### Supplied information

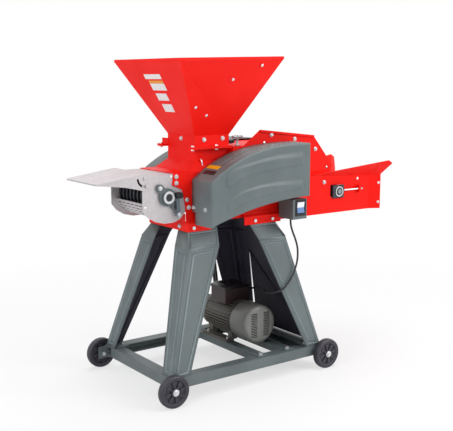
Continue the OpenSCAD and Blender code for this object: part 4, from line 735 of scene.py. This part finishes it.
# A bright ring shows round the drum's shaft.
drum_ring = [(15, 0), (24, 0), (24, 2.2), (23, 3), (16, 3), (15, 2.2)]
turned("outlet_bearing_ring", drum_ring, (-303, -140.7, 763), near, "machine")


# Switch box. A grey folded sheet box screwed to the trough's side plate, with a rocker in a black
# moulded frame.

dress(grey_coat, 0.0015, "switch_box")

# Moulded polycarbonate, glossy: the rocker's upper half is white, its lower half is tinted blue.
rocker_middle = 0.688
rocker_plastic, tree, place = blank("moulded_polycarbonate")
parts = add(tree, "SeparateXYZ", {0: place})
half = add(tree, "MapRange", {"Value": parts.outputs["Z"], "From Min": rocker_middle - 0.0008,
                              "From Max": rocker_middle + 0.0008})
tone = add(tree, "Mix", {0: half.outputs[0], 6: srgb("#6F8FC4"), 7: srgb("#EEF2F8")},
           data_type="RGBA")
skin = add(tree, "BsdfPrincipled", {"Base Color": tone.outputs[2], "Roughness": 0.26, "IOR": 1.5})
add(tree, "OutputMaterial", {"Surface": skin.outputs[0]})
dress(rocker_plastic, 0.0008, "switch_rocker")

# The rocker's frame: x and z of its outer and inner edge, and y of its back and front.
frame_edges = ((241, 295, 653, 723), (248.6, 287.4, 664, 712))
frame_back, frame_front = -235, -237.6
bm = bmesh.new()
loops = []
for x0, x1, z0, z1 in frame_edges:
    line = [bm.verts.new(at(x, frame_back, z))
            for x, z in ((x0, z0), (x1, z0), (x1, z1), (x0, z1))]
    loops += [bm.edges.new(pair) for pair in zip(line, line[1:] + line[:1])]
flat = bmesh.ops.bridge_loops(bm, edges=loops)["faces"]
grown = bmesh.ops.extrude_face_region(bm, geom=flat)["geom"]
front = [item for item in grown if isinstance(item, bmesh.types.BMVert)]
bmesh.ops.translate(bm, vec=(0, (frame_front - frame_back) / 1000, 0), verts=front)
bmesh.ops.recalc_face_normals(bm, faces=bm.faces)
bmesh.ops.bevel(bm, geom=list(bm.edges), offset=0.0006, segments=2, profile=0.5, affect="EDGES",
                material=-1)
piece("switch_frame", bm, black_plastic, "machine")
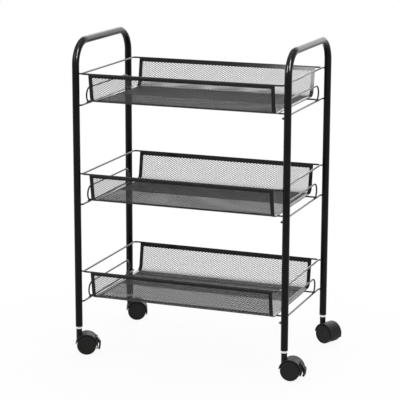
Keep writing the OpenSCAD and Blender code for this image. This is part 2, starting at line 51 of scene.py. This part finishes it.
print("cart loaded:", len(nodes), "pieces")

scene = bpy.context.scene
tiers = ("top", "middle", "bottom")


class Value:
    # one output socket, so that shader maths reads as plain sums
    def __init__(self, finish, socket):
        self.finish = finish
        self.socket = socket

    def maths(self, operation, *others):
        return self.finish.node("ShaderNodeMath", {"operation": operation}, dict(enumerate(others)))

    def __add__(self, other):
        return self.maths("ADD", self, other)

    def __radd__(self, other):
        return self.maths("ADD", other, self)

    def __sub__(self, other):
        return self.maths("SUBTRACT", self, other)

    def __rsub__(self, other):
        return self.maths("SUBTRACT", other, self)

    def __mul__(self, other):
        return self.maths("MULTIPLY", self, other)

    def __rmul__(self, other):
        return self.maths("MULTIPLY", other, self)

    def __pow__(self, other):
        return self.maths("POWER", self, other)

    def sine(self):
        return self.maths("SINE", self)

    def atLeast(self, low):
        return self.maths("MAXIMUM", self, low)

    def clamped(self):
        return self.finish.node("ShaderNodeClamp", {}, {"Value": self})

    def swing(self, spread):
        # noise that averages 0.5, turned into one that swings evenly about 0
        return (self - 0.5) * spread

    def ramp(self, low, high):
        # 0 below low, 1 above high, and smooth between them
        return self.finish.node("ShaderNodeMapRange", {"interpolation_type": "SMOOTHSTEP"},
                                {"Value": self, "From Min": low, "From Max": high})


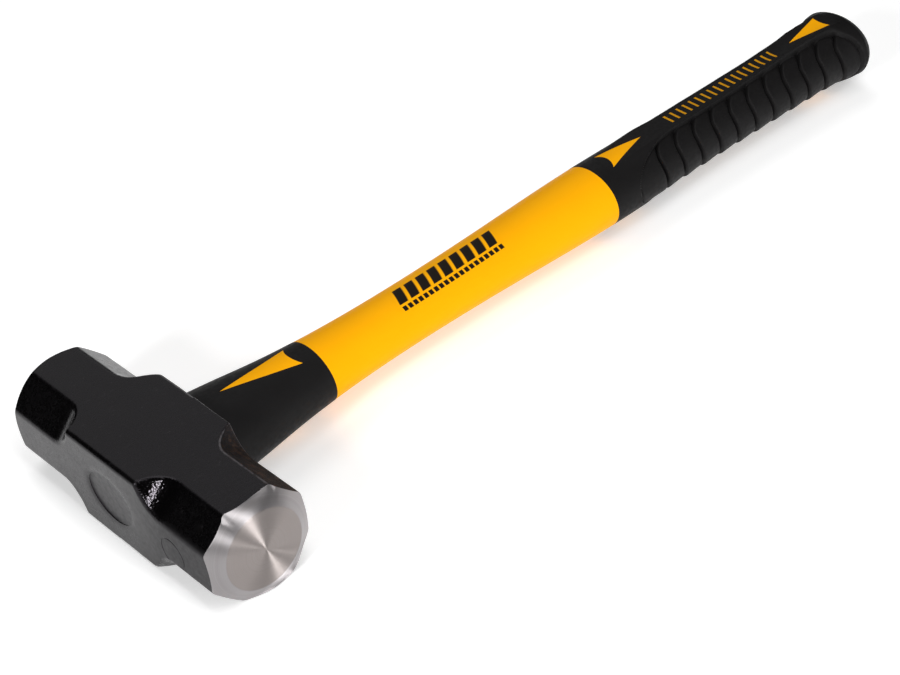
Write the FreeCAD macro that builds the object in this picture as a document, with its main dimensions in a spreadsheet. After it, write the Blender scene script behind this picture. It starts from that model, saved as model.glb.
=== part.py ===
import FreeCAD, Part
import math
import os

import Sketcher

# A short-handled, double-faced sledgehammer with a bonded fibreglass handle, as an assembly:
#   hammer_head        forged steel, octagonal ends, square middle, an oval eye right through it
#   fibreglass_core    pultruded rod of oval section, from inside the eye almost to the butt
#   eye_resin          cast epoxy that fills the eye around the core
#   handle_jacket      yellow polypropylene moulded over the core
#   overstrike_collar  rubber sleeve that flares against the head
#   grip_sleeve        rubber grip with ridged side pads and a closed, flared butt
#
# Frame: the hammer lies on its cheek. +Z is up, +X runs along the handle from head to butt and
# Y along the head. Everything is drawn about the handle's axis, and each sub-part's Placement
# then lifts it by half the head's height, so that the origin is the centre of the lower cheek.

VECTOR = FreeCAD.Vector
NO_TURN = FreeCAD.Rotation()

# Driving dimensions, in millimetres and degrees.
DIMENSIONS = {
    # Head
    "head_length": 130.0,
    "head_width": 43.0,
    "head_height": 40.4,
    "corner_flat_distance": 21.5,
    "corner_flat_start": 34.0,
    "runout_radius": 13.3,
    "middle_edge_fillet": 1.2,
    "face_disc_radius": 16.3,
    "crown_rise": 0.8,
    "centre_spot_radius": 0.6,
    "face_bevel_angle": 30.0,
    "eye_mouth_half_width": 13.2,
    "eye_mouth_half_thick": 10.6,
    "eye_throat_half_width": 12.2,
    "eye_throat_half_thick": 9.8,
    "stamp_radius": 6.5,
    "stamp_line": 0.6,
    "stamp_depth": 0.3,
    "stamp_distance": 38.0,
    "stamp_drop": 3.5,
    # Core and resin
    "core_half_width": 10.4,
    "core_half_thick": 7.9,
    "core_top_cover": 3.3,
    "core_butt_cover": 12.0,
    "resin_recess": 0.8,
    # Handle
    "overall_length": 405.0,
    "collar_length": 51.5,
    "grip_start": 222.5,
    "rubber_thickness": 2.2,
    "butt_wall": 9.0,
    "butt_fillet": 10.3,
    # Windows in the rubber, through which the jacket shows
    "collar_arrow_apex": 32.0,
    "collar_arrow_base": 66.0,
    "collar_arrow_half_width": 6.1,
    "collar_arrow_hollow": 2.0,
    "front_arrow_apex": 253.0,
    "front_arrow_base": 231.0,
    "front_arrow_half_width": 5.8,
    "front_arrow_hollow": 2.0,
    "rear_arrow_apex": 345.5,
    "rear_arrow_base": 367.0,
    "rear_arrow_half_width": 4.8,
    "rear_arrow_hollow": 0.4,
    "mark_start": 269.0,
    "mark_pitch": 3.8,
    "mark_count": 18,
    "mark_width": 1.3,
    "mark_half_height": 2.5,
    "mark_slant": 1.6,
    # Ridged pads on the grip's sides
    "groove_count": 11,
    "groove_start": 252.6,
    "groove_pitch": 11.0,
    "groove_width": 1.2,
    "groove_depth": 1.1,
    "groove_half_height": 12.0,
    "groove_lean": 3.2,
    "groove_knee_height": 8.0,
    "groove_knee_shift": 0.8,
    "groove_floor_cover": 2.0,
    # Blocks that other shapes are cut with reach well past the handle
    "tool_span": 80.0,
}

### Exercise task
Reproduce the material precisely, including every line.

### Output
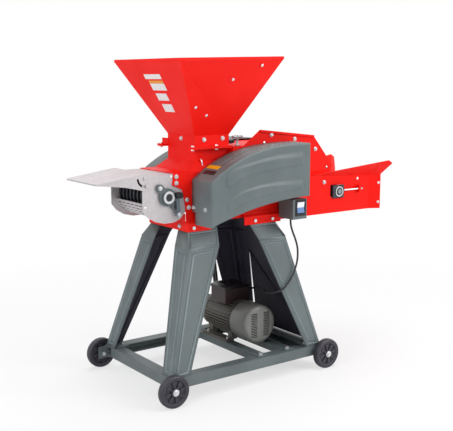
Continue the OpenSCAD and Blender code for this object: part 4, from line 735 of scene.py. This part finishes it.
# A bright ring shows round the drum's shaft.
drum_ring = [(15, 0), (24, 0), (24, 2.2), (23, 3), (16, 3), (15, 2.2)]
turned("outlet_bearing_ring", drum_ring, (-303, -140.7, 763), near, "machine")


# Switch box. A grey folded sheet box screwed to the trough's side plate, with a rocker in a black
# moulded frame.

dress(grey_coat, 0.0015, "switch_box")

# Moulded polycarbonate, glossy: the rocker's upper half is white, its lower half is tinted blue.
rocker_middle = 0.688
rocker_plastic, tree, place = blank("moulded_polycarbonate")
parts = add(tree, "SeparateXYZ", {0: place})
half = add(tree, "MapRange", {"Value": parts.outputs["Z"], "From Min": rocker_middle - 0.0008,
                              "From Max": rocker_middle + 0.0008})
tone = add(tree, "Mix", {0: half.outputs[0], 6: srgb("#6F8FC4"), 7: srgb("#EEF2F8")},
           data_type="RGBA")
skin = add(tree, "BsdfPrincipled", {"Base Color": tone.outputs[2], "Roughness": 0.26, "IOR": 1.5})
add(tree, "OutputMaterial", {"Surface": skin.outputs[0]})
dress(rocker_plastic, 0.0008, "switch_rocker")

# The rocker's frame: x and z of its outer and inner edge, and y of its back and front.
frame_edges = ((241, 295, 653, 723), (248.6, 287.4, 664, 712))
frame_back, frame_front = -235, -237.6
bm = bmesh.new()
loops = []
for x0, x1, z0, z1 in frame_edges:
    line = [bm.verts.new(at(x, frame_back, z))
            for x, z in ((x0, z0), (x1, z0), (x1, z1), (x0, z1))]
    loops += [bm.edges.new(pair) for pair in zip(line, line[1:] + line[:1])]
flat = bmesh.ops.bridge_loops(bm, edges=loops)["faces"]
grown = bmesh.ops.extrude_face_region(bm, geom=flat)["geom"]
front = [item for item in grown if isinstance(item, bmesh.types.BMVert)]
bmesh.ops.translate(bm, vec=(0, (frame_front - frame_back) / 1000, 0), verts=front)
bmesh.ops.recalc_face_normals(bm, faces=bm.faces)
bmesh.ops.bevel(bm, geom=list(bm.edges), offset=0.0006, segments=2, profile=0.5, affect="EDGES",
                material=-1)
piece("switch_frame", bm, black_plastic, "machine")
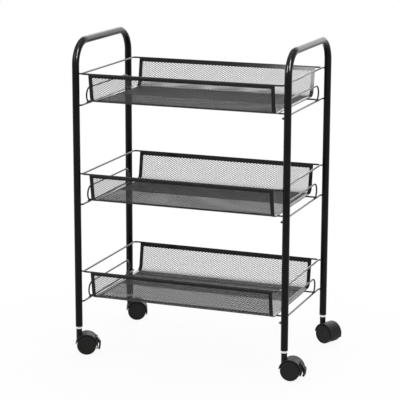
Keep writing the OpenSCAD and Blender code for this image. This is part 2, starting at line 51 of scene.py. This part finishes it.
print("cart loaded:", len(nodes), "pieces")

scene = bpy.context.scene
tiers = ("top", "middle", "bottom")


class Value:
    # one output socket, so that shader maths reads as plain sums
    def __init__(self, finish, socket):
        self.finish = finish
        self.socket = socket

    def maths(self, operation, *others):
        return self.finish.node("ShaderNodeMath", {"operation": operation}, dict(enumerate(others)))

    def __add__(self, other):
        return self.maths("ADD", self, other)

    def __radd__(self, other):
        return self.maths("ADD", other, self)

    def __sub__(self, other):
        return self.maths("SUBTRACT", self, other)

    def __rsub__(self, other):
        return self.maths("SUBTRACT", other, self)

    def __mul__(self, other):
        return self.maths("MULTIPLY", self, other)

    def __rmul__(self, other):
        return self.maths("MULTIPLY", other, self)

    def __pow__(self, other):
        return self.maths("POWER", self, other)

    def sine(self):
        return self.maths("SINE", self)

    def atLeast(self, low):
        return self.maths("MAXIMUM", self, low)

    def clamped(self):
        return self.finish.node("ShaderNodeClamp", {}, {"Value": self})

    def swing(self, spread):
        # noise that averages 0.5, turned into one that swings evenly about 0
        return (self - 0.5) * spread

    def ramp(self, low, high):
        # 0 below low, 1 above high, and smooth between them
        return self.finish.node("ShaderNodeMapRange", {"interpolation_type": "SMOOTHSTEP"},
                                {"Value": self, "From Min": low, "From Max": high})


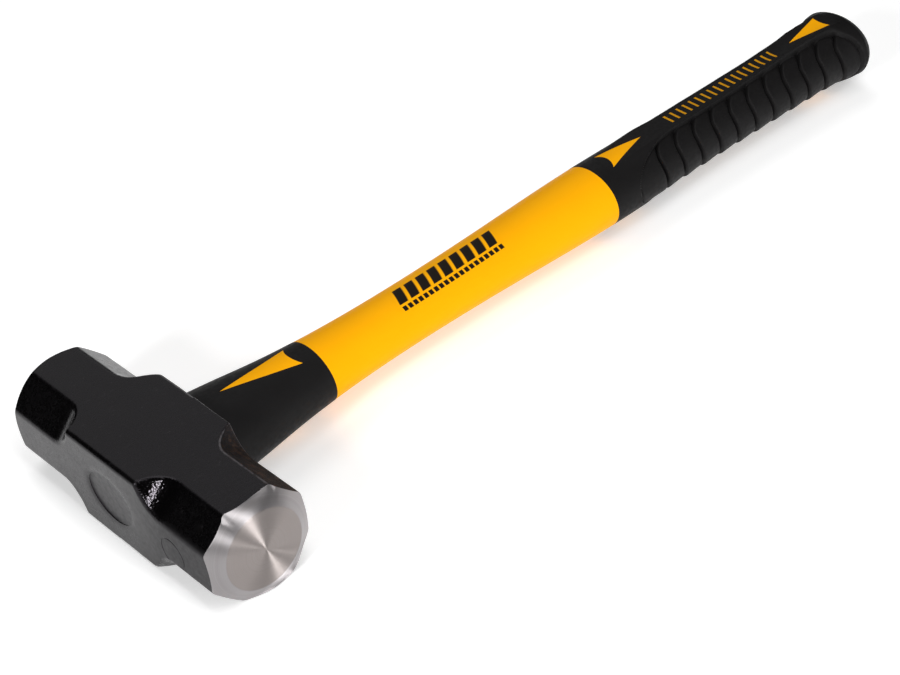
Write the FreeCAD macro that builds the object in this picture as a document, with its main dimensions in a spreadsheet. After it, write the Blender scene script behind this picture. It starts from that model, saved as model.glb.
=== part.py ===
import FreeCAD, Part
import math
import os

import Sketcher

# A short-handled, double-faced sledgehammer with a bonded fibreglass handle, as an assembly:
#   hammer_head        forged steel, octagonal ends, square middle, an oval eye right through it
#   fibreglass_core    pultruded rod of oval section, from inside the eye almost to the butt
#   eye_resin          cast epoxy that fills the eye around the core
#   handle_jacket      yellow polypropylene moulded over the core
#   overstrike_collar  rubber sleeve that flares against the head
#   grip_sleeve        rubber grip with ridged side pads and a closed, flared butt
#
# Frame: the hammer lies on its cheek. +Z is up, +X runs along the handle from head to butt and
# Y along the head. Everything is drawn about the handle's axis, and each sub-part's Placement
# then lifts it by half the head's height, so that the origin is the centre of the lower cheek.

VECTOR = FreeCAD.Vector
NO_TURN = FreeCAD.Rotation()

# Driving dimensions, in millimetres and degrees.
DIMENSIONS = {
    # Head
    "head_length": 130.0,
    "head_width": 43.0,
    "head_height": 40.4,
    "corner_flat_distance": 21.5,
    "corner_flat_start": 34.0,
    "runout_radius": 13.3,
    "middle_edge_fillet": 1.2,
    "face_disc_radius": 16.3,
    "crown_rise": 0.8,
    "centre_spot_radius": 0.6,
    "face_bevel_angle": 30.0,
    "eye_mouth_half_width": 13.2,
    "eye_mouth_half_thick": 10.6,
    "eye_throat_half_width": 12.2,
    "eye_throat_half_thick": 9.8,
    "stamp_radius": 6.5,
    "stamp_line": 0.6,
    "stamp_depth": 0.3,
    "stamp_distance": 38.0,
    "stamp_drop": 3.5,
    # Core and resin
    "core_half_width": 10.4,
    "core_half_thick": 7.9,
    "core_top_cover": 3.3,
    "core_butt_cover": 12.0,
    "resin_recess": 0.8,
    # Handle
    "overall_length": 405.0,
    "collar_length": 51.5,
    "grip_start": 222.5,
    "rubber_thickness": 2.2,
    "butt_wall": 9.0,
    "butt_fillet": 10.3,
    # Windows in the rubber, through which the jacket shows
    "collar_arrow_apex": 32.0,
    "collar_arrow_base": 66.0,
    "collar_arrow_half_width": 6.1,
    "collar_arrow_hollow": 2.0,
    "front_arrow_apex": 253.0,
    "front_arrow_base": 231.0,
    "front_arrow_half_width": 5.8,
    "front_arrow_hollow": 2.0,
    "rear_arrow_apex": 345.5,
    "rear_arrow_base": 367.0,
    "rear_arrow_half_width": 4.8,
    "rear_arrow_hollow": 0.4,
    "mark_start": 269.0,
    "mark_pitch": 3.8,
    "mark_count": 18,
    "mark_width": 1.3,
    "mark_half_height": 2.5,
    "mark_slant": 1.6,
    # Ridged pads on the grip's sides
    "groove_count": 11,
    "groove_start": 252.6,
    "groove_pitch": 11.0,
    "groove_width": 1.2,
    "groove_depth": 1.1,
    "groove_half_height": 12.0,
    "groove_lean": 3.2,
    "groove_knee_height": 8.0,
    "groove_knee_shift": 0.8,
    "groove_floor_cover": 2.0,
    # Blocks that other shapes are cut with reach well past the handle
    "tool_span": 80.0,
}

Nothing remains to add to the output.